Goal of the exercise: Copy each entry as it stands, leaving nothing out.

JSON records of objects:
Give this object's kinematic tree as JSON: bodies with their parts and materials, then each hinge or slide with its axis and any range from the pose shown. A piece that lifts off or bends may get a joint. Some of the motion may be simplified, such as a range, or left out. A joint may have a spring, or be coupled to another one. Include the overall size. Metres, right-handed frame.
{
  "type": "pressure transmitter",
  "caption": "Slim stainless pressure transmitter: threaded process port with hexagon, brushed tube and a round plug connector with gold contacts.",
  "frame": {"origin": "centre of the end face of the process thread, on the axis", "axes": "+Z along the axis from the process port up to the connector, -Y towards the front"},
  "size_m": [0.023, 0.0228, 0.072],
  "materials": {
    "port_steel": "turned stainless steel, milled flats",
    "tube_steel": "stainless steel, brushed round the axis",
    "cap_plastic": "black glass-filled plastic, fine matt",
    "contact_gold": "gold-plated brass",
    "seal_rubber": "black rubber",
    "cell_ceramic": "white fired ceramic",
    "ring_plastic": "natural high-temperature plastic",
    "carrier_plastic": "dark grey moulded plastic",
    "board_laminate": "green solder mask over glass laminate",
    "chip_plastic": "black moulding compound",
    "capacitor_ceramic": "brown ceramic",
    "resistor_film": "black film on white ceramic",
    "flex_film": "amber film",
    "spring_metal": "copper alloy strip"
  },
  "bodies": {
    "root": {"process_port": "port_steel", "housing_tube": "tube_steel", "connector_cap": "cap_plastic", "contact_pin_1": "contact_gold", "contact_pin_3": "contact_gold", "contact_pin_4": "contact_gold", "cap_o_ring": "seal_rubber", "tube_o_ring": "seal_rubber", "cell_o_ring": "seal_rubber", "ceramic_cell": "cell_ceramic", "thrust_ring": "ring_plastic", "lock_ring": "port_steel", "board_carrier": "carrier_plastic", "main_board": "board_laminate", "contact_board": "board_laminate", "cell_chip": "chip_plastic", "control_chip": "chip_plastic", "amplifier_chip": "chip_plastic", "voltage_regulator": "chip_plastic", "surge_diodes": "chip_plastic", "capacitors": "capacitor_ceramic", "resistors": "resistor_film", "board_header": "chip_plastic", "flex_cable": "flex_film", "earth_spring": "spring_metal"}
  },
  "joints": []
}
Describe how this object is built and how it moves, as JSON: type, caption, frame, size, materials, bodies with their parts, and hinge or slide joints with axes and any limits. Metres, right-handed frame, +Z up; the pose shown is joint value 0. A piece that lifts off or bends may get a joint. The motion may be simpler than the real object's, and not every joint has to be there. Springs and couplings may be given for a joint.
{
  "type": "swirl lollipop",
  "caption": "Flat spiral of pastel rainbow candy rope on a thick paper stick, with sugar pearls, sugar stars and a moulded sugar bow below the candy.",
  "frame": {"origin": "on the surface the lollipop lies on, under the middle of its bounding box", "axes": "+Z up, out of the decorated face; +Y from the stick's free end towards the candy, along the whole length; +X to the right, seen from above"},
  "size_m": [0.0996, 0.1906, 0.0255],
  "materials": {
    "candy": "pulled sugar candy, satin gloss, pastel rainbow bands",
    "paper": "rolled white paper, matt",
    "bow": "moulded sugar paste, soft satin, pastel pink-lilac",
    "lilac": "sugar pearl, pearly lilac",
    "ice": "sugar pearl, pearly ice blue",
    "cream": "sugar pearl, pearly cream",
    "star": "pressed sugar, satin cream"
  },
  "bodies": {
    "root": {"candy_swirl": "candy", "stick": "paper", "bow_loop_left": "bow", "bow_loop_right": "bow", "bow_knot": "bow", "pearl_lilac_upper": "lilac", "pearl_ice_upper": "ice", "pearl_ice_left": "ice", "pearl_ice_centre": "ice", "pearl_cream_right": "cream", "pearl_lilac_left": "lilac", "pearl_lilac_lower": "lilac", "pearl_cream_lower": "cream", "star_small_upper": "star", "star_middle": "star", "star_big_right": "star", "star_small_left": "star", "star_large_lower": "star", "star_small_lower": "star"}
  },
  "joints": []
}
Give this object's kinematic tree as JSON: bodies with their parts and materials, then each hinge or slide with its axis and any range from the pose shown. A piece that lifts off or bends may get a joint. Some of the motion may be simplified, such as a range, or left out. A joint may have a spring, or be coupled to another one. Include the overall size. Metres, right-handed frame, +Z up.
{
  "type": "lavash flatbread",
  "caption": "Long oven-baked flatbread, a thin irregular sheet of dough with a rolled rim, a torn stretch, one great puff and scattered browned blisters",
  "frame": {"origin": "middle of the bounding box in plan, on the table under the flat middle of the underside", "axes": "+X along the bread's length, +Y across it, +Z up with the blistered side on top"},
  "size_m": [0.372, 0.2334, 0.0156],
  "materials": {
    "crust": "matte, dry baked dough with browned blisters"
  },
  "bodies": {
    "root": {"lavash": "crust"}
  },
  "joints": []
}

Exercise answer:
Give this object's kinematic tree as JSON: bodies with their parts and materials, then each hinge or slide with its axis and any range from the pose shown. A piece that lifts off or bends may get a joint. Some of the motion may be simplified, such as a range, or left out. A joint may have a spring, or be coupled to another one. Include the overall size. Metres, right-handed frame.
{
  "type": "pressure transmitter",
  "caption": "Slim stainless pressure transmitter: threaded process port with hexagon, brushed tube and a round plug connector with gold contacts.",
  "frame": {"origin": "centre of the end face of the process thread, on the axis", "axes": "+Z along the axis from the process port up to the connector, -Y towards the front"},
  "size_m": [0.023, 0.0228, 0.072],
  "materials": {
    "port_steel": "turned stainless steel, milled flats",
    "tube_steel": "stainless steel, brushed round the axis",
    "cap_plastic": "black glass-filled plastic, fine matt",
    "contact_gold": "gold-plated brass",
    "seal_rubber": "black rubber",
    "cell_ceramic": "white fired ceramic",
    "ring_plastic": "natural high-temperature plastic",
    "carrier_plastic": "dark grey moulded plastic",
    "board_laminate": "green solder mask over glass laminate",
    "chip_plastic": "black moulding compound",
    "capacitor_ceramic": "brown ceramic",
    "resistor_film": "black film on white ceramic",
    "flex_film": "amber film",
    "spring_metal": "copper alloy strip"
  },
  "bodies": {
    "root": {"process_port": "port_steel", "housing_tube": "tube_steel", "connector_cap": "cap_plastic", "contact_pin_1": "contact_gold", "contact_pin_3": "contact_gold", "contact_pin_4": "contact_gold", "cap_o_ring": "seal_rubber", "tube_o_ring": "seal_rubber", "cell_o_ring": "seal_rubber", "ceramic_cell": "cell_ceramic", "thrust_ring": "ring_plastic", "lock_ring": "port_steel", "board_carrier": "carrier_plastic", "main_board": "board_laminate", "contact_board": "board_laminate", "cell_chip": "chip_plastic", "control_chip": "chip_plastic", "amplifier_chip": "chip_plastic", "voltage_regulator": "chip_plastic", "surge_diodes": "chip_plastic", "capacitors": "capacitor_ceramic", "resistors": "resistor_film", "board_header": "chip_plastic", "flex_cable": "flex_film", "earth_spring": "spring_metal"}
  },
  "joints": []
}
Describe how this object is built and how it moves, as JSON: type, caption, frame, size, materials, bodies with their parts, and hinge or slide joints with axes and any limits. Metres, right-handed frame, +Z up; the pose shown is joint value 0. A piece that lifts off or bends may get a joint. The motion may be simpler than the real object's, and not every joint has to be there. Springs and couplings may be given for a joint.
{
  "type": "swirl lollipop",
  "caption": "Flat spiral of pastel rainbow candy rope on a thick paper stick, with sugar pearls, sugar stars and a moulded sugar bow below the candy.",
  "frame": {"origin": "on the surface the lollipop lies on, under the middle of its bounding box", "axes": "+Z up, out of the decorated face; +Y from the stick's free end towards the candy, along the whole length; +X to the right, seen from above"},
  "size_m": [0.0996, 0.1906, 0.0255],
  "materials": {
    "candy": "pulled sugar candy, satin gloss, pastel rainbow bands",
    "paper": "rolled white paper, matt",
    "bow": "moulded sugar paste, soft satin, pastel pink-lilac",
    "lilac": "sugar pearl, pearly lilac",
    "ice": "sugar pearl, pearly ice blue",
    "cream": "sugar pearl, pearly cream",
    "star": "pressed sugar, satin cream"
  },
  "bodies": {
    "root": {"candy_swirl": "candy", "stick": "paper", "bow_loop_left": "bow", "bow_loop_right": "bow", "bow_knot": "bow", "pearl_lilac_upper": "lilac", "pearl_ice_upper": "ice", "pearl_ice_left": "ice", "pearl_ice_centre": "ice", "pearl_cream_right": "cream", "pearl_lilac_left": "lilac", "pearl_lilac_lower": "lilac", "pearl_cream_lower": "cream", "star_small_upper": "star", "star_middle": "star", "star_big_right": "star", "star_small_left": "star", "star_large_lower": "star", "star_small_lower": "star"}
  },
  "joints": []
}
Give this object's kinematic tree as JSON: bodies with their parts and materials, then each hinge or slide with its axis and any range from the pose shown. A piece that lifts off or bends may get a joint. Some of the motion may be simplified, such as a range, or left out. A joint may have a spring, or be coupled to another one. Include the overall size. Metres, right-handed frame, +Z up.
{
  "type": "lavash flatbread",
  "caption": "Long oven-baked flatbread, a thin irregular sheet of dough with a rolled rim, a torn stretch, one great puff and scattered browned blisters",
  "frame": {"origin": "middle of the bounding box in plan, on the table under the flat middle of the underside", "axes": "+X along the bread's length, +Y across it, +Z up with the blistered side on top"},
  "size_m": [0.372, 0.2334, 0.0156],
  "materials": {
    "crust": "matte, dry baked dough with browned blisters"
  },
  "bodies": {
    "root": {"lavash": "crust"}
  },
  "joints": []
}